CITY HALL — Lauren Kullman has a messenger bag full of papers to grade for her students at Langford Elementary School in Englewood — and a 17-month-old son at home.
But on Friday, instead of heading to her classroom for a day of grading and meetings with her colleagues, the Albany Park resident left her toddler at home with her husband — also a Chicago Public Schools teacher — and headed to City Hall to protest, along with more than 100 members of the Chicago Teachers Union and other labor organizations.
Kullman — along with all CPS employees — was sent home without pay Friday, on the first of four furlough days ordered by district CEO Forrest Claypool to save $35 million to help fill a $215 million hole in the CPS budget caused by the state budget impasse.
"It is a real slap in the face," Kullman said, sitting on the marble floor with a stack of papers in her lap and a red pen working furiously as the protest swirled around her. The furloughs will cost teachers 2 percent of their take-home pay this year, union officials said.
As chants of "stand up, fight back" echoed in the hallway outside the mayor's fifth floor office, many protesters carried handmade signs linking Emanuel, a Democrat, with Gov. Bruce Rauner and President Donald Trump, who are both Republicans.
Many of the speakers at the rally explicitly invoked the struggle against the mayor and Rauner as an issue of women's rights. Last month, 250,000 people took part in the Women's March on Chicago.
"We are here to show Rahm and Rauner that they have taken enough from us," said union organizer Crystal Williams.
Loud cheers greeted a renewal of the union's call for Claypool to resign.
"These furloughs are an outrage," said union recording Secretary Michael Brunson. "Our youth should not be collateral damage."
The latest budget crisis for Chicago's schools erupted in November when Rauner vetoed $215 million CPS had planned to use — and included in its 2016-17 budget — to pay employees' pensions when that bill comes due in the summer.
The School Board is expected to consider more cuts at its Feb. 22 meeting.
CPS, which has a low credit rating, would be hard-pressed to borrow the money, forcing officials to impose cuts at schools across the city or increase taxes.
Claypool has said there would be no way to prevent cuts from being felt in the classrooms.
Several speakers warned that CPS planned to target clerks, who run schools' main offices and handle payroll.

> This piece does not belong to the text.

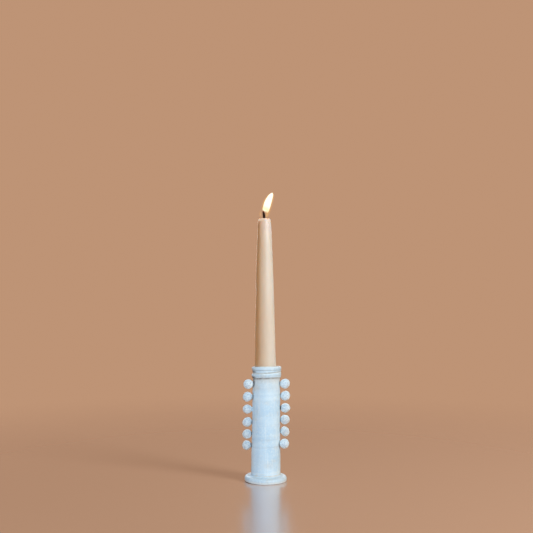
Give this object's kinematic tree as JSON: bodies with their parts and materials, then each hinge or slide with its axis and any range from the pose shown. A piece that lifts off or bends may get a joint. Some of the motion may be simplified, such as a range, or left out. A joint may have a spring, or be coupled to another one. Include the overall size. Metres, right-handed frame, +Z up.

Sabrina Woods, who has been the clerk at Foreman High School in Portage Park for 24 years, said the school would be "less safe and less welcoming" without a clerk.
"Clerks are the anchors of a school," Woods said, to loud cheers.
The demonstrators also expressed support for immigrants and called on Emanuel to do more to protect them from Trump's policies.
"We need real action," said teacher Roxanna Gonzalez, who criticized Emanuel for what she called symbolic actions to help immigrants, like hosting a dinner for young undocumented students worried their legal protections will be revoked.
"When you don't prioritize teachers, you can't say you prioritize students," Gonzalez said.
Representatives of the mayor and CPS did not respond to a request for comment about the protest.